[start SOURCE EXCERPT]
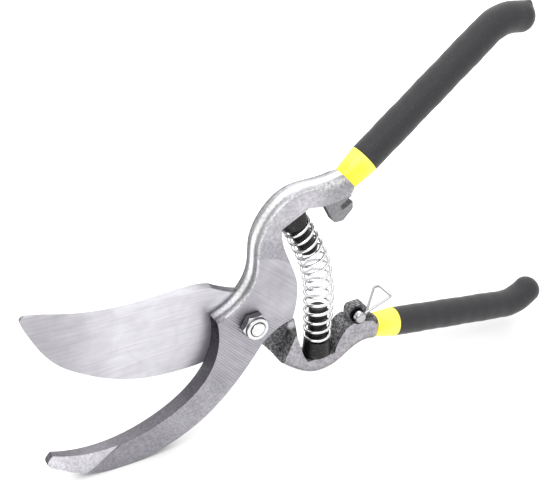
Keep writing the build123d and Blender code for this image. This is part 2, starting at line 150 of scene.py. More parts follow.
# marks across the hook: a wave and a streaked noise over the distance round a far centre
centre = (hook_arc_centre[0], 0.0, hook_arc_centre[1])
from_centre = node(tree, "VectorMath", {0: mm, 1: centre}, operation="SUBTRACT")
arc_x, _, arc_z = node(tree, "SeparateXYZ", {0: from_centre}).node.outputs
bearing = node(tree, "Math", {0: arc_z, 1: arc_x}, operation="ARCTAN2")
along = times(tree, bearing, hook_arc_radius)
outwards = node(tree, "VectorMath", {0: from_centre}, out="Value", operation="LENGTH")
outwards = times(tree, outwards, streak)
hook_run = node(tree, "CombineXYZ", {0: along, 1: outwards})
hook_noise = node(tree, "TexNoise", {"Vector": hook_run, "Scale": 1.0 / hook_mark_spacing,
                                     "Detail": 3.0, "Roughness": 0.6})
wander = times(tree, hook_noise, 2.2)
turns = node(tree, "Math", {0: along, 1: 2 * math.pi / hook_mark_spacing, 2: wander},
             operation="MULTIPLY_ADD")
wave = node(tree, "Math", {0: turns}, operation="SINE")
hook_marks = node(tree, "Math", {0: wave, 1: 0.20, 2: hook_noise}, operation="MULTIPLY_ADD")

# straight marks over the cheek
cheek_run = node(tree, "VectorRotate", {"Vector": mm, "Angle": math.radians(cheek_mark_angle)},
                 rotation_type="Y_AXIS")
cheek_run = node(tree, "VectorMath", {0: cheek_run, 1: (streak, streak, 1.0)},
                 operation="MULTIPLY")
cheek_marks = node(tree, "TexNoise", {"Vector": cheek_run, "Scale": 1.0 / cheek_mark_spacing,
                                      "Detail": 4.0, "Roughness": 0.7})

# pitted skin over the arm
skin = node(tree, "TexNoise", {"Vector": mm, "Scale": 1.0 / forged_grain, "Detail": 5.0,
                               "Roughness": 0.68})
patches = node(tree, "TexNoise", {"Vector": mm, "Scale": 0.09, "Detail": 3.0})

# where each finish is: the hook lies below a line through the pivot, the cheek inside a circle
below = node(tree, "VectorMath", {0: mm, 1: hook_side}, out="Value", operation="DOT_PRODUCT")
on_hook = ranged(tree, below, (-3.6, -2.4))
sideways = node(tree, "VectorMath", {0: mm, 1: (1.0, 0.0, 1.0)}, operation="MULTIPLY")
from_pivot = node(tree, "VectorMath", {0: sideways}, out="Value", operation="LENGTH")
on_arm = ranged(tree, from_pivot, (cheek_radius - 0.4, cheek_radius + 0.4))
upper_marks = node(tree, "Mix", {0: on_arm, 2: cheek_marks, 3: skin})
face_marks = node(tree, "Mix", {0: on_hook, 2: upper_marks, 3: hook_marks})
height = node(tree, "Mix", {0: flat, 2: skin, 3: face_marks})

# a painted highlight along the corner between the face and the rim, broken up by the pitted skin
turning = ranged(tree, squareness, (0.55, 0.80))
turned_flat = ranged(tree, squareness, (0.98, 0.86))
corner_highlight_share = times(tree, turning, turned_flat)
highlight_breakup = ranged(tree, skin, (0.30, 0.50))
corner_highlight_share = times(tree, corner_highlight_share, highlight_breakup)

# the face: arm, lug, cheek, hook and its end facet
up_arm = ranged(tree, z, (30.0, 46.0), smooth=True)
arm_colour = mixed(tree, up_arm, arm_low_grey, arm_grey)
by_band = ranged(tree, x, (25.0, 38.0), smooth=True)
arm_colour = mixed(tree, by_band, arm_colour, arm_end_grey)
upper_face = mixed(tree, on_arm, cheek_grey, arm_colour)
down_hook = ranged(tree, x, (-20.0, -50.0))
hook_colour = mixed(tree, down_hook, hook_grey, hook_low_grey)
past_facet = node(tree, "VectorMath", {0: mm, 1: facet_side}, out="Value",
                  operation="DOT_PRODUCT")
past_facet = ranged(tree, past_facet, (-3.4, -3.0))
near_tip = ranged(tree, x, (facet_start, facet_start - 2.0))
on_facet = times(tree, past_facet, near_tip)
hook_colour = mixed(tree, on_facet, hook_colour, facet_grey)
face = mixed(tree, on_hook, upper_face, hook_colour)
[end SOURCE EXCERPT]
INSTRUCTIONS FOR THE TASK: Copy out the whole listing exactly; please set it all down.

THE RESPONSE:
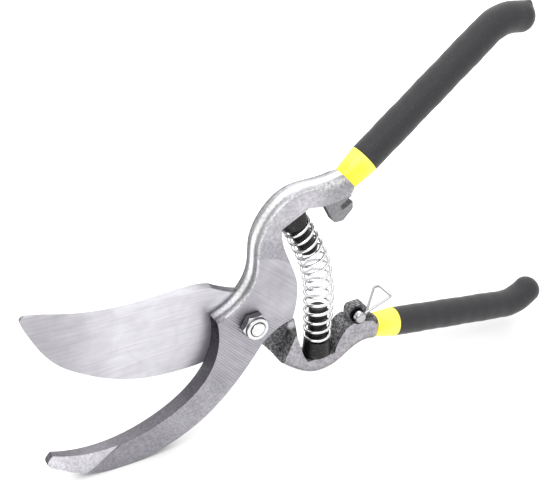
Keep writing the build123d and Blender code for this image. This is part 2, starting at line 150 of scene.py. More parts follow.
# marks across the hook: a wave and a streaked noise over the distance round a far centre
centre = (hook_arc_centre[0], 0.0, hook_arc_centre[1])
from_centre = node(tree, "VectorMath", {0: mm, 1: centre}, operation="SUBTRACT")
arc_x, _, arc_z = node(tree, "SeparateXYZ", {0: from_centre}).node.outputs
bearing = node(tree, "Math", {0: arc_z, 1: arc_x}, operation="ARCTAN2")
along = times(tree, bearing, hook_arc_radius)
outwards = node(tree, "VectorMath", {0: from_centre}, out="Value", operation="LENGTH")
outwards = times(tree, outwards, streak)
hook_run = node(tree, "CombineXYZ", {0: along, 1: outwards})
hook_noise = node(tree, "TexNoise", {"Vector": hook_run, "Scale": 1.0 / hook_mark_spacing,
                                     "Detail": 3.0, "Roughness": 0.6})
wander = times(tree, hook_noise, 2.2)
turns = node(tree, "Math", {0: along, 1: 2 * math.pi / hook_mark_spacing, 2: wander},
             operation="MULTIPLY_ADD")
wave = node(tree, "Math", {0: turns}, operation="SINE")
hook_marks = node(tree, "Math", {0: wave, 1: 0.20, 2: hook_noise}, operation="MULTIPLY_ADD")

# straight marks over the cheek
cheek_run = node(tree, "VectorRotate", {"Vector": mm, "Angle": math.radians(cheek_mark_angle)},
                 rotation_type="Y_AXIS")
cheek_run = node(tree, "VectorMath", {0: cheek_run, 1: (streak, streak, 1.0)},
                 operation="MULTIPLY")
cheek_marks = node(tree, "TexNoise", {"Vector": cheek_run, "Scale": 1.0 / cheek_mark_spacing,
                                      "Detail": 4.0, "Roughness": 0.7})

# pitted skin over the arm
skin = node(tree, "TexNoise", {"Vector": mm, "Scale": 1.0 / forged_grain, "Detail": 5.0,
                               "Roughness": 0.68})
patches = node(tree, "TexNoise", {"Vector": mm, "Scale": 0.09, "Detail": 3.0})

# where each finish is: the hook lies below a line through the pivot, the cheek inside a circle
below = node(tree, "VectorMath", {0: mm, 1: hook_side}, out="Value", operation="DOT_PRODUCT")
on_hook = ranged(tree, below, (-3.6, -2.4))
sideways = node(tree, "VectorMath", {0: mm, 1: (1.0, 0.0, 1.0)}, operation="MULTIPLY")
from_pivot = node(tree, "VectorMath", {0: sideways}, out="Value", operation="LENGTH")
on_arm = ranged(tree, from_pivot, (cheek_radius - 0.4, cheek_radius + 0.4))
upper_marks = node(tree, "Mix", {0: on_arm, 2: cheek_marks, 3: skin})
face_marks = node(tree, "Mix", {0: on_hook, 2: upper_marks, 3: hook_marks})
height = node(tree, "Mix", {0: flat, 2: skin, 3: face_marks})

# a painted highlight along the corner between the face and the rim, broken up by the pitted skin
turning = ranged(tree, squareness, (0.55, 0.80))
turned_flat = ranged(tree, squareness, (0.98, 0.86))
corner_highlight_share = times(tree, turning, turned_flat)
highlight_breakup = ranged(tree, skin, (0.30, 0.50))
corner_highlight_share = times(tree, corner_highlight_share, highlight_breakup)

# the face: arm, lug, cheek, hook and its end facet
up_arm = ranged(tree, z, (30.0, 46.0), smooth=True)
arm_colour = mixed(tree, up_arm, arm_low_grey, arm_grey)
by_band = ranged(tree, x, (25.0, 38.0), smooth=True)
arm_colour = mixed(tree, by_band, arm_colour, arm_end_grey)
upper_face = mixed(tree, on_arm, cheek_grey, arm_colour)
down_hook = ranged(tree, x, (-20.0, -50.0))
hook_colour = mixed(tree, down_hook, hook_grey, hook_low_grey)
past_facet = node(tree, "VectorMath", {0: mm, 1: facet_side}, out="Value",
                  operation="DOT_PRODUCT")
past_facet = ranged(tree, past_facet, (-3.4, -3.0))
near_tip = ranged(tree, x, (facet_start, facet_start - 2.0))
on_facet = times(tree, past_facet, near_tip)
hook_colour = mixed(tree, on_facet, hook_colour, facet_grey)
face = mixed(tree, on_hook, upper_face, hook_colour)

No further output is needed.